BEGIN SUPPLIED INFORMATION
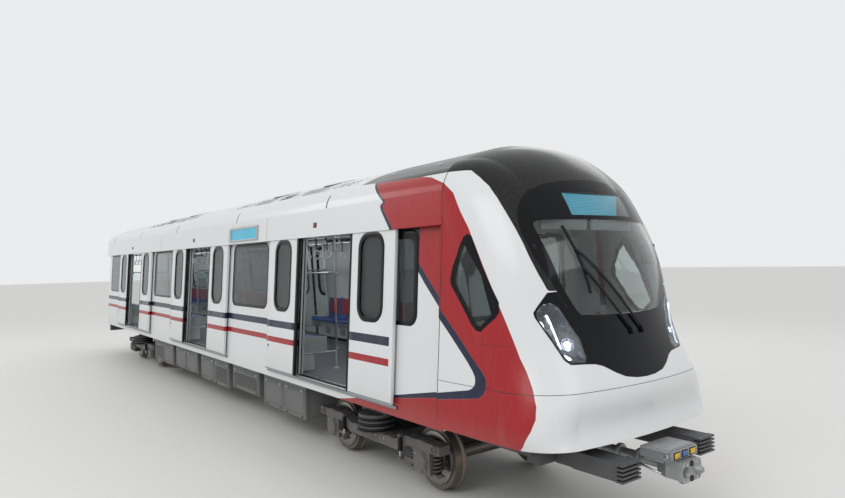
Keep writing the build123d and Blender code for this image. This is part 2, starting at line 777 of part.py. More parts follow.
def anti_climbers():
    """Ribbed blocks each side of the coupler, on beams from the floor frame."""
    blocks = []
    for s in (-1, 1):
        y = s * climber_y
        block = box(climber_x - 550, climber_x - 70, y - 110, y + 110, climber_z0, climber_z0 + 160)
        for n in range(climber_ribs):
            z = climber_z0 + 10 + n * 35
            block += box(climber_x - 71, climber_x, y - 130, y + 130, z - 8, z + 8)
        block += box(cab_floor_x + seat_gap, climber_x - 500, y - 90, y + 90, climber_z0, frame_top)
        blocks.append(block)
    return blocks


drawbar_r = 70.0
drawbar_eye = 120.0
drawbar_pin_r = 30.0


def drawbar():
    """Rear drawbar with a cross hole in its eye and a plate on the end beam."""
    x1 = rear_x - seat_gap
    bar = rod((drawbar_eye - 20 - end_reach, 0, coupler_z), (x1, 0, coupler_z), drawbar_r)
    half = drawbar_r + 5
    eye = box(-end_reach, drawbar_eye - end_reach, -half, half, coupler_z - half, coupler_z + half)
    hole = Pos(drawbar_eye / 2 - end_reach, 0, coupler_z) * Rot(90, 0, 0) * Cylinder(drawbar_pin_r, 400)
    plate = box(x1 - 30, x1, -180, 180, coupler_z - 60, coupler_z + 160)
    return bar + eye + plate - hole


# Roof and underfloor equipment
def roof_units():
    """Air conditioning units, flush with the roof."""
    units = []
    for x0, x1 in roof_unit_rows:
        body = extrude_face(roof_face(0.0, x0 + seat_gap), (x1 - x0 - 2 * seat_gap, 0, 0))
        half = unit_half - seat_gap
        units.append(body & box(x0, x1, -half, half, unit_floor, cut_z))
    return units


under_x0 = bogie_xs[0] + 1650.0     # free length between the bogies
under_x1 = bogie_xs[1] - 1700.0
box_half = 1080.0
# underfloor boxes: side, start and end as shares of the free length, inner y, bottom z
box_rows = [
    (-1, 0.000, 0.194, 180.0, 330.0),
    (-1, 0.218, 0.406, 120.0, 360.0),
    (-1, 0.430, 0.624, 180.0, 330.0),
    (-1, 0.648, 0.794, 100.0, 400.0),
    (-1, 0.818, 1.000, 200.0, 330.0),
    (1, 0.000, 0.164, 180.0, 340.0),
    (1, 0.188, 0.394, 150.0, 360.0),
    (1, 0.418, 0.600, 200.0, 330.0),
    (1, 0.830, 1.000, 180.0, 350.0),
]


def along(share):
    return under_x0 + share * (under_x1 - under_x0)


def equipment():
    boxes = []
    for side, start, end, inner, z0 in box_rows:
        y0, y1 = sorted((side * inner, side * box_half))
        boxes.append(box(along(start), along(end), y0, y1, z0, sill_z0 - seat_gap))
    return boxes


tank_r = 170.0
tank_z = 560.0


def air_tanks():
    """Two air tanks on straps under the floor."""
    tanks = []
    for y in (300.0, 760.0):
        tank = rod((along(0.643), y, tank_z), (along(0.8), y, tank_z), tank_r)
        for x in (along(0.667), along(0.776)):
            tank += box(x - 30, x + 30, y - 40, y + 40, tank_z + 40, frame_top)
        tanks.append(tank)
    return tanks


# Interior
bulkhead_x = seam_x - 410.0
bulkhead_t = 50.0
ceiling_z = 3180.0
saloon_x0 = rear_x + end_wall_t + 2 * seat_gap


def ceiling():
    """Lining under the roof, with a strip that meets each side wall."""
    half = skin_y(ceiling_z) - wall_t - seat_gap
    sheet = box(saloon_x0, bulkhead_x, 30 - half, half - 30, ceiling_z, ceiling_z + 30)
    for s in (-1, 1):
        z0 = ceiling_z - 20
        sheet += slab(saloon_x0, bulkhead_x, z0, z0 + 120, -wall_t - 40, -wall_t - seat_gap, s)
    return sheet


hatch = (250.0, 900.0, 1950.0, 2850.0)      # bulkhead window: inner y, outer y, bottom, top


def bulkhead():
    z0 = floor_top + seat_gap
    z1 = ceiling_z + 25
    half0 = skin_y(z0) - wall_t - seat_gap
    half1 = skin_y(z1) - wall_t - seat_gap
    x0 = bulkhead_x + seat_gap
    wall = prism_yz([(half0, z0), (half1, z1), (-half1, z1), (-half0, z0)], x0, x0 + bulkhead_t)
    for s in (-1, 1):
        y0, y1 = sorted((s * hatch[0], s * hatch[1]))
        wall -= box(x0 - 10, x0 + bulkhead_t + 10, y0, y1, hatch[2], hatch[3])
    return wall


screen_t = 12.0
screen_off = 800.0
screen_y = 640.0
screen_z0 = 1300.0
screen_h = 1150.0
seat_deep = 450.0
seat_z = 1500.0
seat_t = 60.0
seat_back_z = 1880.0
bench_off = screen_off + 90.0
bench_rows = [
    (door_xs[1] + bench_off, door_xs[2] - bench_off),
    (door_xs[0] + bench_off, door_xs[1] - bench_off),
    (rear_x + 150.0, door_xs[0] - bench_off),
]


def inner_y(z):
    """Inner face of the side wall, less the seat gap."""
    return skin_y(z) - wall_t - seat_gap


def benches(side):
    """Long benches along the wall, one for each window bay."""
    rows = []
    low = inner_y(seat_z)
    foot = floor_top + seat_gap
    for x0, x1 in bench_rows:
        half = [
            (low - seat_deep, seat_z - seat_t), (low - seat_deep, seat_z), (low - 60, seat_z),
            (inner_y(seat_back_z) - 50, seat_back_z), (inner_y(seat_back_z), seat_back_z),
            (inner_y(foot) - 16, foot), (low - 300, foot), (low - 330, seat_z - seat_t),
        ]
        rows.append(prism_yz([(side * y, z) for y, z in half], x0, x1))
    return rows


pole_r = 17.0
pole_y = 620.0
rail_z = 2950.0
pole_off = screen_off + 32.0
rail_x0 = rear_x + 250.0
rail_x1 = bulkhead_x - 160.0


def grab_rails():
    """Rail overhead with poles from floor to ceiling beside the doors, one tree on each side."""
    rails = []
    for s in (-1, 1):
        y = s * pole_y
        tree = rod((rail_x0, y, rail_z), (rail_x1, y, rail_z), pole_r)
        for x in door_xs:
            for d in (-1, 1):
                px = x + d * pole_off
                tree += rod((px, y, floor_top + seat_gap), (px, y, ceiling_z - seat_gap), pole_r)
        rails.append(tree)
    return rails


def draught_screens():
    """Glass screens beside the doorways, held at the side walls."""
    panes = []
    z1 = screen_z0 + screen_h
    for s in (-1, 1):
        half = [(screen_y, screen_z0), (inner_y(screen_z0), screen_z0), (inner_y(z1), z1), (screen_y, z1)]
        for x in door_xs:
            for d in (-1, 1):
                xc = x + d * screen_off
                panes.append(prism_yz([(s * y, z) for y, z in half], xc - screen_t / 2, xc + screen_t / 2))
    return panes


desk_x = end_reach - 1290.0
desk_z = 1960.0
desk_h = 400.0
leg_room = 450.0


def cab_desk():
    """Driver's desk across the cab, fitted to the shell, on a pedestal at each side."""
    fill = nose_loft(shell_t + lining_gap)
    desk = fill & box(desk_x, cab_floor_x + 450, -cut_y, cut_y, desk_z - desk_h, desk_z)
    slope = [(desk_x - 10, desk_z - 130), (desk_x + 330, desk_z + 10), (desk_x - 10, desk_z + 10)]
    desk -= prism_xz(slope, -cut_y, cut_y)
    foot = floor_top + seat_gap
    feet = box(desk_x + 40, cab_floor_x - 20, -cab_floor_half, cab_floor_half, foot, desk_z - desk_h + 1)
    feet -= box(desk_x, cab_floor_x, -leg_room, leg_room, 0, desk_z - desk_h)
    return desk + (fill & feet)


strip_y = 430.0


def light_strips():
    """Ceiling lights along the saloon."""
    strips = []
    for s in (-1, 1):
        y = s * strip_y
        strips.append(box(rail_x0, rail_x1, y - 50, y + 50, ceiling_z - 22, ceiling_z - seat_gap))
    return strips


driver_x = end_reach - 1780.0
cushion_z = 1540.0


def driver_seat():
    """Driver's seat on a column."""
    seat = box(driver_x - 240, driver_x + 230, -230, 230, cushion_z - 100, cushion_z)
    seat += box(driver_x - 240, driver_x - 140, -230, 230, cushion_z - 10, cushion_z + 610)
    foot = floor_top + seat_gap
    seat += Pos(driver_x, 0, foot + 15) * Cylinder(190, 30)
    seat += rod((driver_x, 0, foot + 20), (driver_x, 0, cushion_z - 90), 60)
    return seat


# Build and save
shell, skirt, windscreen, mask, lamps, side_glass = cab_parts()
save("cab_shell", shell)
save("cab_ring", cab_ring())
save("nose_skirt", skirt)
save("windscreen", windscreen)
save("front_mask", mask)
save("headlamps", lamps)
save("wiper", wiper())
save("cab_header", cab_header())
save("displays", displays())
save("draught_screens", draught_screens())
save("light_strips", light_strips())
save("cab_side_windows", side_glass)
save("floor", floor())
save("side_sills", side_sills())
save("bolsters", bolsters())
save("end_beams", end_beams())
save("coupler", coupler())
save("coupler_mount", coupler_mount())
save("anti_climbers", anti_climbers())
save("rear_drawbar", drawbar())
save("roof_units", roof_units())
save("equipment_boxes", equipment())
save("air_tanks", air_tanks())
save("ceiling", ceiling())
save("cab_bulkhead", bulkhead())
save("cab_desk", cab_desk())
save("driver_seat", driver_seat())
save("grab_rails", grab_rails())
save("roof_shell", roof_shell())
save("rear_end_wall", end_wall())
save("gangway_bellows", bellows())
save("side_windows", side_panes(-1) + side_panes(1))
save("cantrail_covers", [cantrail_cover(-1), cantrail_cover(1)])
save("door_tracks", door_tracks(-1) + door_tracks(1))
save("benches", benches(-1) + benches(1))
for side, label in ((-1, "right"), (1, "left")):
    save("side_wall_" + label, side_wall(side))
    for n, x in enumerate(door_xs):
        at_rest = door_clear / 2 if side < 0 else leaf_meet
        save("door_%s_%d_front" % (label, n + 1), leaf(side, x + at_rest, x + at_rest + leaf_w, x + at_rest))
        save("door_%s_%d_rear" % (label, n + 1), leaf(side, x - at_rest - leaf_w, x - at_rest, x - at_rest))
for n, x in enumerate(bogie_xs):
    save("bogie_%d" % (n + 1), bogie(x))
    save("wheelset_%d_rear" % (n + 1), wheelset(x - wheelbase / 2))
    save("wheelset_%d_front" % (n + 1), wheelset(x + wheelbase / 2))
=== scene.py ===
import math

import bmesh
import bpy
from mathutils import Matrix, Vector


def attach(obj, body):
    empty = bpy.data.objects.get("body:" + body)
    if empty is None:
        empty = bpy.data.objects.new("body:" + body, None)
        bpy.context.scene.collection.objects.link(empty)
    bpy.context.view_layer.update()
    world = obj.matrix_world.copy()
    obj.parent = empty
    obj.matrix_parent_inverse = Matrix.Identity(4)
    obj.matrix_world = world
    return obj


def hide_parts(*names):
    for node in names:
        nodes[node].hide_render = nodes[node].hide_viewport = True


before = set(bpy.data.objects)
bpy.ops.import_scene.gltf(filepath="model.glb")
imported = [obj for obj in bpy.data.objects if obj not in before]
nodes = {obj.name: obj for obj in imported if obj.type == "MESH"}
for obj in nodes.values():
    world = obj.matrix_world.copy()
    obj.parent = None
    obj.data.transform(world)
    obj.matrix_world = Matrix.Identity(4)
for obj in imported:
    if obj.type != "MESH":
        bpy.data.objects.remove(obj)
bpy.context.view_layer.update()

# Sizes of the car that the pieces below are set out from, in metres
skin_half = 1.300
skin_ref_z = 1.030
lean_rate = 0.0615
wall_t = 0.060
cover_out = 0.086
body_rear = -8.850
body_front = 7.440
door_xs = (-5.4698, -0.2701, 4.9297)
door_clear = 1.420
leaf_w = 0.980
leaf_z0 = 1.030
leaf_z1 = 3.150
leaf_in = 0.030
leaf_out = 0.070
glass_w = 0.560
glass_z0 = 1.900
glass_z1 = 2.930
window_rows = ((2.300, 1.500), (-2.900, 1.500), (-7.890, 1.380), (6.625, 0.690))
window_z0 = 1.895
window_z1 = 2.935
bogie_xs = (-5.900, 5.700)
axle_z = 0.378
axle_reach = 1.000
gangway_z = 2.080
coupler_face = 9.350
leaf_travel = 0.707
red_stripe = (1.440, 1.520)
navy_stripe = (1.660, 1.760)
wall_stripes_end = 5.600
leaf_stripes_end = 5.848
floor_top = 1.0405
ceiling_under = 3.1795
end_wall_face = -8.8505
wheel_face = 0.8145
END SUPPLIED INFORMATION
WHAT YOU SHOULD DO:
Write down exactly the span of lines above from the one containing "x - at_rest))" to the one containing "imported = [obj", both ends included.

OUTPUT BELOW:
        save("door_%s_%d_rear" % (label, n + 1), leaf(side, x - at_rest - leaf_w, x - at_rest, x - at_rest))
for n, x in enumerate(bogie_xs):
    save("bogie_%d" % (n + 1), bogie(x))
    save("wheelset_%d_rear" % (n + 1), wheelset(x - wheelbase / 2))
    save("wheelset_%d_front" % (n + 1), wheelset(x + wheelbase / 2))
=== scene.py ===
import math

import bmesh
import bpy
from mathutils import Matrix, Vector


def attach(obj, body):
    empty = bpy.data.objects.get("body:" + body)
    if empty is None:
        empty = bpy.data.objects.new("body:" + body, None)
        bpy.context.scene.collection.objects.link(empty)
    bpy.context.view_layer.update()
    world = obj.matrix_world.copy()
    obj.parent = empty
    obj.matrix_parent_inverse = Matrix.Identity(4)
    obj.matrix_world = world
    return obj


def hide_parts(*names):
    for node in names:
        nodes[node].hide_render = nodes[node].hide_viewport = True


before = set(bpy.data.objects)
bpy.ops.import_scene.gltf(filepath="model.glb")
imported = [obj for obj in bpy.data.objects if obj not in before]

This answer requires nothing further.